Even if you’ve never read much Shakespeare, there’s still a good chance that you’ve heard this famous quote from Hamlet:
This above all: to thine own self be true,
And it must follow, as the night the day,
Thou canst not then be false to any man.
Polonius, Hamlet Act 1, Scene 3
Most people interpret this to mean, “Do what you think is right, even if it’s different from what other people think is right.” In a way, they take this to mean that Shakespeare is encouraging us to determine our own morality.
However, a little digging led to this information from enotes.com:
Polonius has in mind something much more Elizabethan than the New Age self-knowledge that the phrase now suggests. As Polonius sees it, borrowing money, loaning money, carousing with women of dubious character, and other intemperate pursuits are “false” to the self. By “false” Polonius seems to mean “disadvantageous” or “detrimental to your image”; by “true” he means “loyal to your own best interests.”
Interesting, right?
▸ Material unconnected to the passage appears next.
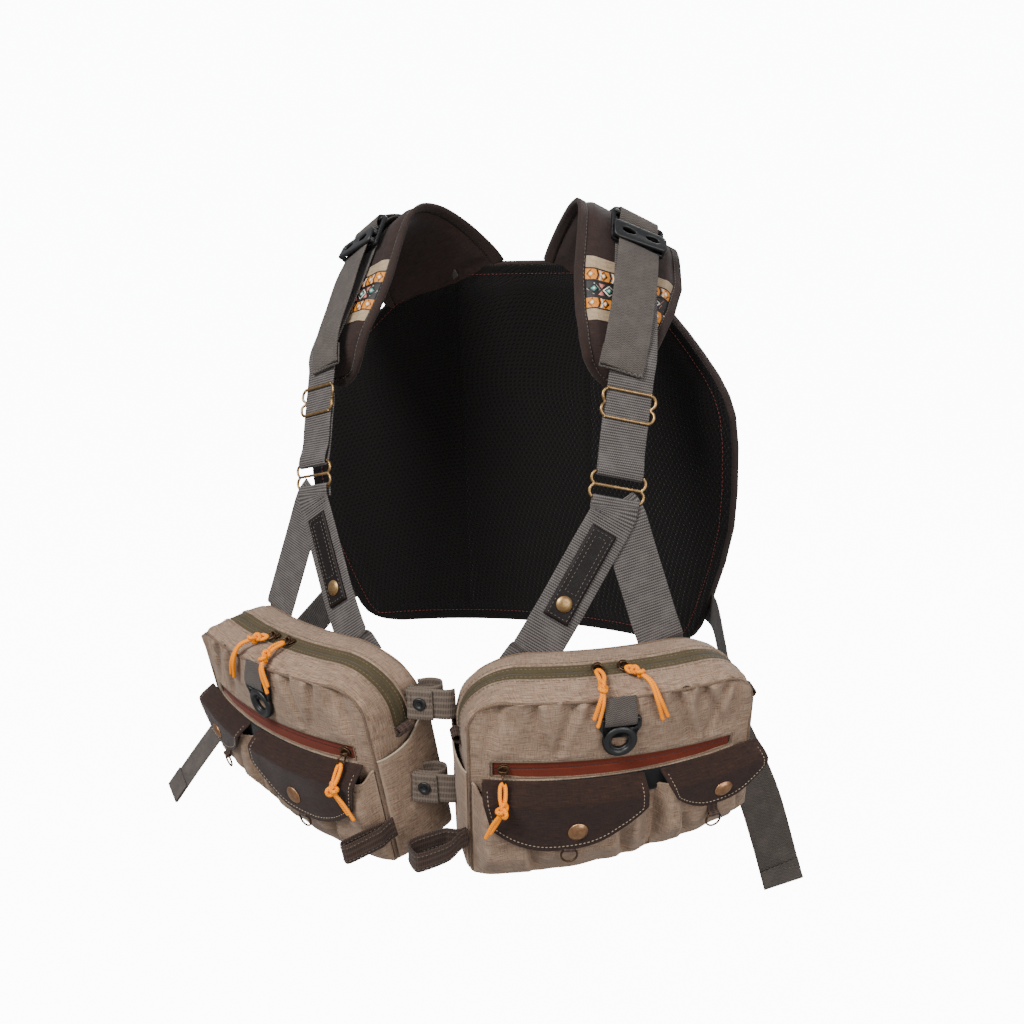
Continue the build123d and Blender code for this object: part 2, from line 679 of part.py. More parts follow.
def waist_belt():
    """Belt from the side of the back panel to the outer rear corner of the bag."""
    along = Vector(*BELT_END) - Vector(*BELT_START)
    place = Plane(origin=BELT_START, x_dir=along, z_dir=along.cross(Vector(0, 0, 1)))
    belt = Box(along.length, WEBBING, WEBBING_THICKNESS)
    return Location(place) * Pos(along.length / 2, 0, 0) * belt


def belt_tail(lie):
    """Free end of the waist belt, hanging at the outer end of the bag."""
    down = Vector(*lie["foot"]) - Vector(*TAIL_TOP)
    normal = Vector(*lie["across"]).cross(down)
    place = Location(Plane(origin=TAIL_TOP, x_dir=down.cross(normal), z_dir=normal))
    half = WEBBING / 2
    side = WEBBING_THICKNESS / 2
    return place * box_between((-half, half), (0, down.length), (-side, side))


# ---------- assembly ----------

def in_bag(*solids):
    """Places solids of the bag's own frame in the vest."""
    return [BAG * solid for solid in solids]


def left_nodes():
    """Every piece that hangs the same way on both sides of the wearer."""
    pockets = [*flap_pocket(INNER_FLAP), *flap_pocket(OUTER_FLAP), side_pocket()]
    tabs = [ring_tab(), small_tab(INNER_FLAP), small_tab(OUTER_FLAP), end_tab()]
    return {
        "shoulder_pad": [shoulder_pad()],
        "load_strap": [load_strap()],
        "adjust_glide": [adjust_glide()],
        "link_glide": [link_glide()],
        "v_strap": [v_strap()],
        "leather_tab": leather_tab(),
        "bag_shell": in_bag(bag_shell()),
        "main_zip_tape": in_bag(main_zip_tape()),
        "front_zip_tape": in_bag(front_zip_tape()),
        "outer_pockets": in_bag(*pockets),
        "snap_studs": in_bag(*snap_studs()),
        "ring_tapes": in_bag(*tabs),
        "tool_ring": in_bag(tool_ring()),
        "main_slider_inner": in_bag(main_slider_place(-MAIN_SLIDER_S) * slider()),
        "main_slider_outer": in_bag(main_slider_place(MAIN_SLIDER_S) * slider()),
        "main_pull_inner": in_bag(*pull_on_top(-MAIN_SLIDER_S)),
        "main_pull_outer": in_bag(*pull_on_top(MAIN_SLIDER_S)),
        "front_slider": in_bag(front_slider_place() * slider()),
        "front_pull": in_bag(*pull_on_front()),
        "flap_inner": in_bag(*flap_plate(INNER_FLAP)),
        "flap_outer": in_bag(*flap_plate(OUTER_FLAP)),
        "small_ring_inner": in_bag(small_ring(INNER_FLAP)),
        "small_ring_outer": in_bag(small_ring(OUTER_FLAP)),
    }


def both_sides(solids):
    """A left solid and its mirror image, for pieces that share one node."""
    return solids + [mirror(solid, about=Plane.YZ) for solid in solids]


def centre_nodes():
    """Pieces that exist once, or as one node for both sides."""
    mesh = panel_layer(0, MESH_THICKNESS, 0)
    foam = panel_layer(MESH_THICKNESS + GAP, FOAM_THICKNESS, FOAM_INSET)
    cover = panel_layer(MESH_THICKNESS + FOAM_THICKNESS + 2 * GAP, COVER_THICKNESS, 0)
    return {
        "back_air_mesh": [mesh],
        "back_panel_foam": [foam],
        "back_panel_cover": [cover],
        "shoulder_locks": both_sides([shoulder_lock()]),
        "pad_webbing": both_sides([pad_webbing()]),
        "waist_belt": both_sides([waist_belt()]),
        "centre_strap_upper": centre_strap(CENTRE_HEIGHTS["upper"]),
        "centre_strap_lower": centre_strap(CENTRE_HEIGHTS["lower"]),
        "centre_tabs": [centre_tab(height) for height in CENTRE_HEIGHTS.values()],
    }


def all_nodes():
    """Every node of the vest by name."""
    nodes = centre_nodes()
    left = left_nodes()
    right = left_nodes()
    left["rod_loop"] = in_bag(rod_loop(LOOP_HEADINGS["left"]))
    right["rod_loop"] = in_bag(rod_loop(LOOP_HEADINGS["right"]))
    left["belt_tail"] = [belt_tail(TAILS["left"])]
    right["belt_tail"] = [belt_tail(TAILS["right"])]
    for name in left:
        nodes[name + "_left"] = left[name]
        nodes[name + "_right"] = [mirror(solid, about=Plane.YZ) for solid in right[name]]
    return nodes


os.makedirs("parts", exist_ok=True)
for node_name, node_solids in all_nodes().items():
    solids = [solid for shape in node_solids for solid in shape.solids()]
    shape = solids[0] if len(solids) == 1 else Compound(children=solids)
    export_step(shape, f"parts/{node_name}.step")
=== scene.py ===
"""Fishing vest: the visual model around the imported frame. Lengths in the code are millimetres."""

import math
import json

import bmesh
import bpy
import numpy as np
from mathutils import Matrix, Vector, noise

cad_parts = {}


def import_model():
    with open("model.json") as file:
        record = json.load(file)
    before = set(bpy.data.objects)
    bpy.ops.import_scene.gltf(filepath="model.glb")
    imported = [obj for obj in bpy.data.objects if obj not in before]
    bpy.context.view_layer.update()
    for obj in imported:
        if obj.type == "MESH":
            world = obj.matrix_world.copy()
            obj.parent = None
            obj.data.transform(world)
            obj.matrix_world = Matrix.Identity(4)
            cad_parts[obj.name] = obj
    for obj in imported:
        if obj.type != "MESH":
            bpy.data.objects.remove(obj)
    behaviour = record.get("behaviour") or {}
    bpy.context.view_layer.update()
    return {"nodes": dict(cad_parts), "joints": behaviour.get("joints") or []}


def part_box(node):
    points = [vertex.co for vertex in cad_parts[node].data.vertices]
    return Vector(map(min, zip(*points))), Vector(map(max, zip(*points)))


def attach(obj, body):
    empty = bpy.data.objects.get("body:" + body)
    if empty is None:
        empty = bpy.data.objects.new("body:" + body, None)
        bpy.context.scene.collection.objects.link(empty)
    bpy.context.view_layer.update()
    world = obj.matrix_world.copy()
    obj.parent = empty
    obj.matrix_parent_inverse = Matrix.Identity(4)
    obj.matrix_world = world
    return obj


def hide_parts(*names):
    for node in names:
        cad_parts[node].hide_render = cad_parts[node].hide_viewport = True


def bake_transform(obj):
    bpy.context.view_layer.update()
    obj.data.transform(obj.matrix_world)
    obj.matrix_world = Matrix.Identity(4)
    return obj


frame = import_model()
MM = 0.001
SIDES = ("left", "right")
JOINTS = {joint["name"]: joint for joint in frame["joints"]}


# ---------- frames, read from the joints ----------

def unit(v):
    v = np.array(v, float)
    return v / np.linalg.norm(v)


class Frame:
    """Right-handed frame in millimetres: columns are the axes."""

    def __init__(self, x, y, z, origin):
        self.axes = np.stack([x, y, z], 1)
        self.origin = np.array(origin, float)

    def world(self, points):
        return np.asarray(points, float) @ self.axes.T + self.origin


def joint_axis(name):
    return unit(JOINTS[name]["axis"])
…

It seems that the original intent of this language was to encourage adhering to a generally accepted standard of right living, as opposed to choosing what we feel is right, because in the end this will be more advantageous to yourself. According to enotes.com, it even seems a little superficial, in that it’s more about image than about integrity.
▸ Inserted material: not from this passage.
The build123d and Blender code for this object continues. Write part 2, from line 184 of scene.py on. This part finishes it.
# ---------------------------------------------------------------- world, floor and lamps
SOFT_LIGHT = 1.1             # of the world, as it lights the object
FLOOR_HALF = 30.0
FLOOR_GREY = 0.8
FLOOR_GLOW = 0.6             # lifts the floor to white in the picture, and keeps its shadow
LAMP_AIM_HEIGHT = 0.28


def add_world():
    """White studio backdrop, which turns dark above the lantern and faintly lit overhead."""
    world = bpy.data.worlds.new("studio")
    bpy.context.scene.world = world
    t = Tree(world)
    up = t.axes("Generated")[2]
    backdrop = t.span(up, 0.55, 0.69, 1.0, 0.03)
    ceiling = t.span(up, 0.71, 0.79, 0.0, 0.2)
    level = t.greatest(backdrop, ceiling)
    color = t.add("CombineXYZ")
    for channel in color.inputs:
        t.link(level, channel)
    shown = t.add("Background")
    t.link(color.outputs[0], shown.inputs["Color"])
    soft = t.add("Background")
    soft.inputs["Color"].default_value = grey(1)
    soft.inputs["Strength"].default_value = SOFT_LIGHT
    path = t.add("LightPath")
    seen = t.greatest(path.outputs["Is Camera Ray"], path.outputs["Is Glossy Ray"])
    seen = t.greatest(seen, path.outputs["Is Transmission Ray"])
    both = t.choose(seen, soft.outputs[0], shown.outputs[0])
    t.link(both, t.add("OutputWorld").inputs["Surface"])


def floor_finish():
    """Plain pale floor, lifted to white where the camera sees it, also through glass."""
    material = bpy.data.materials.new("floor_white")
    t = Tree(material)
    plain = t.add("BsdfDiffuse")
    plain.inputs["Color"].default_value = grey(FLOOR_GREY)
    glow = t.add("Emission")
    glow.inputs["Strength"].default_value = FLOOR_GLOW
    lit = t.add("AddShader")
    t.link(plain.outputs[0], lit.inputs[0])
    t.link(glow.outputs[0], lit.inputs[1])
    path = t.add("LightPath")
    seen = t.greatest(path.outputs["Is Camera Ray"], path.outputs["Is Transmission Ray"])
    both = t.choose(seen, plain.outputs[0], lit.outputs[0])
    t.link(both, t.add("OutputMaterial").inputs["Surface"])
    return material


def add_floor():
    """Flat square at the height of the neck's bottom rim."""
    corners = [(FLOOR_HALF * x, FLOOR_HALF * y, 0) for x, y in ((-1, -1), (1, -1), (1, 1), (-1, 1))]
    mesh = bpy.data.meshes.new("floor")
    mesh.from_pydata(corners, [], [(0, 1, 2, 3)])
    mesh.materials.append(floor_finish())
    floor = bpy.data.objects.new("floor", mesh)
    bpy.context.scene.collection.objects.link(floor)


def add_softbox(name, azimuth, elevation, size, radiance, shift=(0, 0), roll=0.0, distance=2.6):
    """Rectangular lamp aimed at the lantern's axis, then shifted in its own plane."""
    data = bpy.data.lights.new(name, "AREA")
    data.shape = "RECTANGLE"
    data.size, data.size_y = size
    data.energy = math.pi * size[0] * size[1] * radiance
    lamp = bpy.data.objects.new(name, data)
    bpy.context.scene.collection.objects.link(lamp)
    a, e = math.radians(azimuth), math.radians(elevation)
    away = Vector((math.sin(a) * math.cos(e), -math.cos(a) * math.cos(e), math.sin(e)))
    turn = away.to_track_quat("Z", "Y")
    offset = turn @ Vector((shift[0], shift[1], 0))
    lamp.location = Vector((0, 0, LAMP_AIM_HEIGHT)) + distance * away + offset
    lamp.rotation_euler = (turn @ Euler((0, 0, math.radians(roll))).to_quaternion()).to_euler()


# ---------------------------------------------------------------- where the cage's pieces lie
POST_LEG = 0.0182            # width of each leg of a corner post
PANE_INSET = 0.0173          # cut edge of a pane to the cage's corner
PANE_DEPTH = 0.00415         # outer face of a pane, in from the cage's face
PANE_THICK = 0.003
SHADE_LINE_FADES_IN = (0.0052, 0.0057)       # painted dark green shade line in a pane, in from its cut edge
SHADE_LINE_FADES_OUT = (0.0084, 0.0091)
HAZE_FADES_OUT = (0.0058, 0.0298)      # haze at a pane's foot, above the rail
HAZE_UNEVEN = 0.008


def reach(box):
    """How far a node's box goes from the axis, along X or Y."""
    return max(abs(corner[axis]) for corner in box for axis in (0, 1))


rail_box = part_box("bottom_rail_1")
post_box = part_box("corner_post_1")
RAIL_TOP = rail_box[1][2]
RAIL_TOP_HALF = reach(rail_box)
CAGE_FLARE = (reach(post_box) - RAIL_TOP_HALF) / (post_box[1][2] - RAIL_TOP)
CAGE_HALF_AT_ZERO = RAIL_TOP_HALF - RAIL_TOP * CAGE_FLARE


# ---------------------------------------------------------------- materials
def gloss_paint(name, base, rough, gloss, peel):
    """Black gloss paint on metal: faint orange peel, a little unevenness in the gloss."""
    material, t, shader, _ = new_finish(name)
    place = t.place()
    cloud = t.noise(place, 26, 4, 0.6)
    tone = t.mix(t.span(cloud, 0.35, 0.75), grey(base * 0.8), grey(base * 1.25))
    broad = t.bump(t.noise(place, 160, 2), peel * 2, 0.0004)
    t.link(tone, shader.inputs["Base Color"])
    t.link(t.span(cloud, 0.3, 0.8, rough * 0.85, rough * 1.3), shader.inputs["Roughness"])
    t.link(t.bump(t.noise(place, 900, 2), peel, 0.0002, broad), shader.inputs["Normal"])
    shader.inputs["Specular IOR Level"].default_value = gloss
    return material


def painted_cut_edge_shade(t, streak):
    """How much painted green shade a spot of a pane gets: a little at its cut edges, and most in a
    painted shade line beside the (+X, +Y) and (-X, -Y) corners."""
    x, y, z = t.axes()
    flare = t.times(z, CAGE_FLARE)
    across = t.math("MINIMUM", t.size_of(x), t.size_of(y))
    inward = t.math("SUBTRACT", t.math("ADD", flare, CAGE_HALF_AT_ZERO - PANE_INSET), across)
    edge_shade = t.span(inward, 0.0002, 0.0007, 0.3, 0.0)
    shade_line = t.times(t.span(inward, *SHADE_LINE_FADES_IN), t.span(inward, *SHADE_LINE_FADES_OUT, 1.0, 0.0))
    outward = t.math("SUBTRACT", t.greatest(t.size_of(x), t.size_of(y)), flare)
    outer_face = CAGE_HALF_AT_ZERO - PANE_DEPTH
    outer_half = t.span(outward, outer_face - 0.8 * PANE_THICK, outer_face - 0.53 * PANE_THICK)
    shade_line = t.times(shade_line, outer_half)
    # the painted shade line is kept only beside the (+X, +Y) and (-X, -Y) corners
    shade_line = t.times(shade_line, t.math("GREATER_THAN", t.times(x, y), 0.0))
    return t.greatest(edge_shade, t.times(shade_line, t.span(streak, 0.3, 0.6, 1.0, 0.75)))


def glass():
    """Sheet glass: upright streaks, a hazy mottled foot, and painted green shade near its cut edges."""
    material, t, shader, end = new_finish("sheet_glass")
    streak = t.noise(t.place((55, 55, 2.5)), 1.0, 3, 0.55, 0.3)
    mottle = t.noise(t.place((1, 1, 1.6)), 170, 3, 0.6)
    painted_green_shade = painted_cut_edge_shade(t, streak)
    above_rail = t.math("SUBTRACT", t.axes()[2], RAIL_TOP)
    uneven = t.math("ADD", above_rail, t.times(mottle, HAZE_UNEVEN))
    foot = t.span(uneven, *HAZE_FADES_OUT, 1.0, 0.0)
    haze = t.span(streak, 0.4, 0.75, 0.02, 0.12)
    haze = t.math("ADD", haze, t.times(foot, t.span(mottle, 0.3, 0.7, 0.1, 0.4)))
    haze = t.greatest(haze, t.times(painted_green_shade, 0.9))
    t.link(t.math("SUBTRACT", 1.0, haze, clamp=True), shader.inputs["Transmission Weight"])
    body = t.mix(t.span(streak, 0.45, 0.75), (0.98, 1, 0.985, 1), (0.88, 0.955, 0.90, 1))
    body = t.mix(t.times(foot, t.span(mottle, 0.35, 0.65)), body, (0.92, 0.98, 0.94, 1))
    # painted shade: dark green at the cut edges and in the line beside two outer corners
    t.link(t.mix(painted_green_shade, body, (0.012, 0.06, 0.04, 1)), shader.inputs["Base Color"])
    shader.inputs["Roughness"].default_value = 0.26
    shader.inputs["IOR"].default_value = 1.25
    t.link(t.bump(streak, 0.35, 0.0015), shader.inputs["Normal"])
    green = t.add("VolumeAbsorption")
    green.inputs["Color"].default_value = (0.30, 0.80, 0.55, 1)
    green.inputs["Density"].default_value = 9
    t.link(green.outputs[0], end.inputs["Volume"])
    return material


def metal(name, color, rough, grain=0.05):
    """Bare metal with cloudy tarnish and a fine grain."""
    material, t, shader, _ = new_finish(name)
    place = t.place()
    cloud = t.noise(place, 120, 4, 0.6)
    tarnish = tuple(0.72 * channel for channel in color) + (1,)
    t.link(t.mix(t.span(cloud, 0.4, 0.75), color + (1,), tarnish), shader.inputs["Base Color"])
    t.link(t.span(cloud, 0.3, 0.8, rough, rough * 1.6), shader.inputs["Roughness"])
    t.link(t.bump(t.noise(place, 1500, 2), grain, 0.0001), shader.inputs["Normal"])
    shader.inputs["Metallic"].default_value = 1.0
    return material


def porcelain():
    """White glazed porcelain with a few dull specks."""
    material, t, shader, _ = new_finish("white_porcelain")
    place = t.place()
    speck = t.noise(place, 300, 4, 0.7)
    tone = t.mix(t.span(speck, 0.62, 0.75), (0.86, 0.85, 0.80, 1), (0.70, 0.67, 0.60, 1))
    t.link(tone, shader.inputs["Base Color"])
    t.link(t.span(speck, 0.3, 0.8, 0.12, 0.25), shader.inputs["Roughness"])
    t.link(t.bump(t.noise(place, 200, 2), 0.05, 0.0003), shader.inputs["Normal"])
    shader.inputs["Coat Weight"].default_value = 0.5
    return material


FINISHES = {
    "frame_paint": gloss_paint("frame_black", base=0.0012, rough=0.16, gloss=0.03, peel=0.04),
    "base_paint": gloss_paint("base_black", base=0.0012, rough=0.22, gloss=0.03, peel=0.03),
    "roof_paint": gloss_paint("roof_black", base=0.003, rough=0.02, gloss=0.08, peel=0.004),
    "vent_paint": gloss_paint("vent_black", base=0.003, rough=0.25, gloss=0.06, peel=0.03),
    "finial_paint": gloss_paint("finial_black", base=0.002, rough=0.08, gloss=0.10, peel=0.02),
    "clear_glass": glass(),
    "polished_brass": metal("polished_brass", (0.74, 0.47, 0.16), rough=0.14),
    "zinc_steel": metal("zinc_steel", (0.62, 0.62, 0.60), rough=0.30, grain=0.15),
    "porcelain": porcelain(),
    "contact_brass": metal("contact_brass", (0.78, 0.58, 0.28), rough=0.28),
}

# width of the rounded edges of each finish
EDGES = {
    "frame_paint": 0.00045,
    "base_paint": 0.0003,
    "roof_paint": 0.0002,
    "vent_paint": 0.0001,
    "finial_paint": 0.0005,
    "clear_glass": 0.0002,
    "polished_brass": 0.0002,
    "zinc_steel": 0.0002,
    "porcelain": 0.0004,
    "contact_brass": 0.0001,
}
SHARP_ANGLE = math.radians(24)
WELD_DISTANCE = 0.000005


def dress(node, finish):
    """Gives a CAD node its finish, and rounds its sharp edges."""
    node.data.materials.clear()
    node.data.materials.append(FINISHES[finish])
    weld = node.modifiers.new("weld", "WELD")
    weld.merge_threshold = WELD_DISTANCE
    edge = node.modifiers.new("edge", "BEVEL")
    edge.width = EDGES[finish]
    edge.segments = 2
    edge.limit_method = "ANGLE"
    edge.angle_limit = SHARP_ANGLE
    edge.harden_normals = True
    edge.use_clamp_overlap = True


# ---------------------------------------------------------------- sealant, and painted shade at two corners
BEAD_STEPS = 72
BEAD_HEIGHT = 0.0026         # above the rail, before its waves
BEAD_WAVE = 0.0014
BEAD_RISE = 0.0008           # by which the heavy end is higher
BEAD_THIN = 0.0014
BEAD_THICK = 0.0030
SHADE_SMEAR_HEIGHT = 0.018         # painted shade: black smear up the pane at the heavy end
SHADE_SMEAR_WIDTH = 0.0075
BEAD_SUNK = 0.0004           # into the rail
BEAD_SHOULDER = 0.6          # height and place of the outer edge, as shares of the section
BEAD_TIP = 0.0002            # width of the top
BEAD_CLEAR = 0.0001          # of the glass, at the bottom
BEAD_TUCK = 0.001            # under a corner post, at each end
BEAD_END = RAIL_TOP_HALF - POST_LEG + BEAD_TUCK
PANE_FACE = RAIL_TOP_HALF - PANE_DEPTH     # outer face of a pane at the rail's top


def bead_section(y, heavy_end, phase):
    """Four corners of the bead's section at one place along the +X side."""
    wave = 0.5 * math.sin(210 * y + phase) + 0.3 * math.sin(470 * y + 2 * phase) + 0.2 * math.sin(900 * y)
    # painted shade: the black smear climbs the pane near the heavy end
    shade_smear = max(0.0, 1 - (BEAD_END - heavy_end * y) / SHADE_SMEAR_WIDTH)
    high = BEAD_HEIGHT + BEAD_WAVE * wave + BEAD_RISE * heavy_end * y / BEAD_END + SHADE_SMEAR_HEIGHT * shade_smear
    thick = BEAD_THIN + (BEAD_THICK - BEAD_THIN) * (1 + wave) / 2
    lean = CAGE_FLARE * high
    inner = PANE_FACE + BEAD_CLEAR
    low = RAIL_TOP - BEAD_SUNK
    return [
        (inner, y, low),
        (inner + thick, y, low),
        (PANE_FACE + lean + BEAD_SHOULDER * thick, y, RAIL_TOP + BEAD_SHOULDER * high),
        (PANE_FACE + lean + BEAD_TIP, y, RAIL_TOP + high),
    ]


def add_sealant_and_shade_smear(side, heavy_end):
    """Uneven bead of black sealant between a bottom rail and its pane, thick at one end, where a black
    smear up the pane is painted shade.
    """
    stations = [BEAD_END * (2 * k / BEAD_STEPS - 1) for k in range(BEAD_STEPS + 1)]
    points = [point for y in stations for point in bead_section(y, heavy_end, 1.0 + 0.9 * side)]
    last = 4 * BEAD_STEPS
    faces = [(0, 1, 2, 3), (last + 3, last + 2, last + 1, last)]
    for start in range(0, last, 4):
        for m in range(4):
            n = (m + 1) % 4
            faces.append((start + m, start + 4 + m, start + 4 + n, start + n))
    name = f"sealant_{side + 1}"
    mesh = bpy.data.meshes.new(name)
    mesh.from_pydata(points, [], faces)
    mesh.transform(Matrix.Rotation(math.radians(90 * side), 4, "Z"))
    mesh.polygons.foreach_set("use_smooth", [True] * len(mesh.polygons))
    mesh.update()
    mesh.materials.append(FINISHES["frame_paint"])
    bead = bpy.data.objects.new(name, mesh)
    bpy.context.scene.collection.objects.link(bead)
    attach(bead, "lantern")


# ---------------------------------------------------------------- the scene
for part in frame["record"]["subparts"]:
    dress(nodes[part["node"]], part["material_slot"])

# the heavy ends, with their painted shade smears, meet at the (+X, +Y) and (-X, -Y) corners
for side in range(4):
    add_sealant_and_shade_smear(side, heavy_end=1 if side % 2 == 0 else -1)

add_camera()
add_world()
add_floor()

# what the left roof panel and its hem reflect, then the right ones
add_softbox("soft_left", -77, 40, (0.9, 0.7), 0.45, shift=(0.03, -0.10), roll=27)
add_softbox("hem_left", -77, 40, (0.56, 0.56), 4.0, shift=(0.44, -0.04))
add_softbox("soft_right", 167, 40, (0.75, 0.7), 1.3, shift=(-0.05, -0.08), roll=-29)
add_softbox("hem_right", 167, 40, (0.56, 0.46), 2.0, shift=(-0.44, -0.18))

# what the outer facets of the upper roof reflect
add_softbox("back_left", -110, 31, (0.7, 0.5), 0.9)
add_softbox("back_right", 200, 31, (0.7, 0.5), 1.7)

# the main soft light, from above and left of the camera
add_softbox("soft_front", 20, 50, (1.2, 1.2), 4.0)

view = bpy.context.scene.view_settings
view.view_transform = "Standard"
Here’s my take. Generally accepted social behavior is a common way of determining our own behavior. And some people, whether right or wrong, decide to go against what’s socially acceptable. Whether that’s right or wrong is, to some extent, determined by the motivation. Am I bucking social trends because what I’m doing will make myself and society better? Am I doing it because I’m determined to live my life in pursuit of something greater than myself? Or is it because I want to “follow my heart” (aka, cravings) and do what feels best for me?
Sometimes those distinctions are tough, and it’s very easy to justify certain behaviors in myself or even to fool myself into believing that these behaviors are for something besides satisfying my own cravings.
I remember going trick-or-treating as a kid, and the huge bag of candy that I would come home with. My natural inclination was to devour as much as I could, never thinking about the stomach ache that would be the end result. Thankfully, my parents were there to add some discipline and keep me from going crazy, because they had my best interests in mind.
Now, as an adult, I’ve learned to avoid certain behaviors; I have enough self-control to avoid ingesting mass quantities of chocolate in one sitting. But that’s an obvious consequence; there are other behaviors that may have much more subtle consequences. I’d like to say that I can trust myself to always act in a way that is beneficial to myself and to those around me. However, I’m honest enough to know that this isn’t always the case. I occasionally lose my temper with my kids. Sometimes I’m hurtful when talking to coworkers. And I’m sure there are other behaviors that I should change that I’m not even aware of yet.
So how do I know how I should act? I think the only way is by adhering to a moral code, something outside of myself. I may have blinders on, but to my mind, the only moral code that is sufficient in breadth and example is God’s Word, the Bible. While the Jewish Torah, the Old Testament, provides the structure, the ideal, the New Testament balances it with grace and forgiveness, because let’s face it, we’ve all screwed up. And because I’ve been given grace and forgiveness, it provides the basis for me to offer that same grace and forgiveness to those around me.
If I do that, and if I continually examine and change my behavior to more closely adhere to God’s precepts, I won’t have to worry about my image and reputation. That will take care of itself, and others will gradually come to trust my integrity and motivation.
To thine own self be true? No. To God’s precepts be true.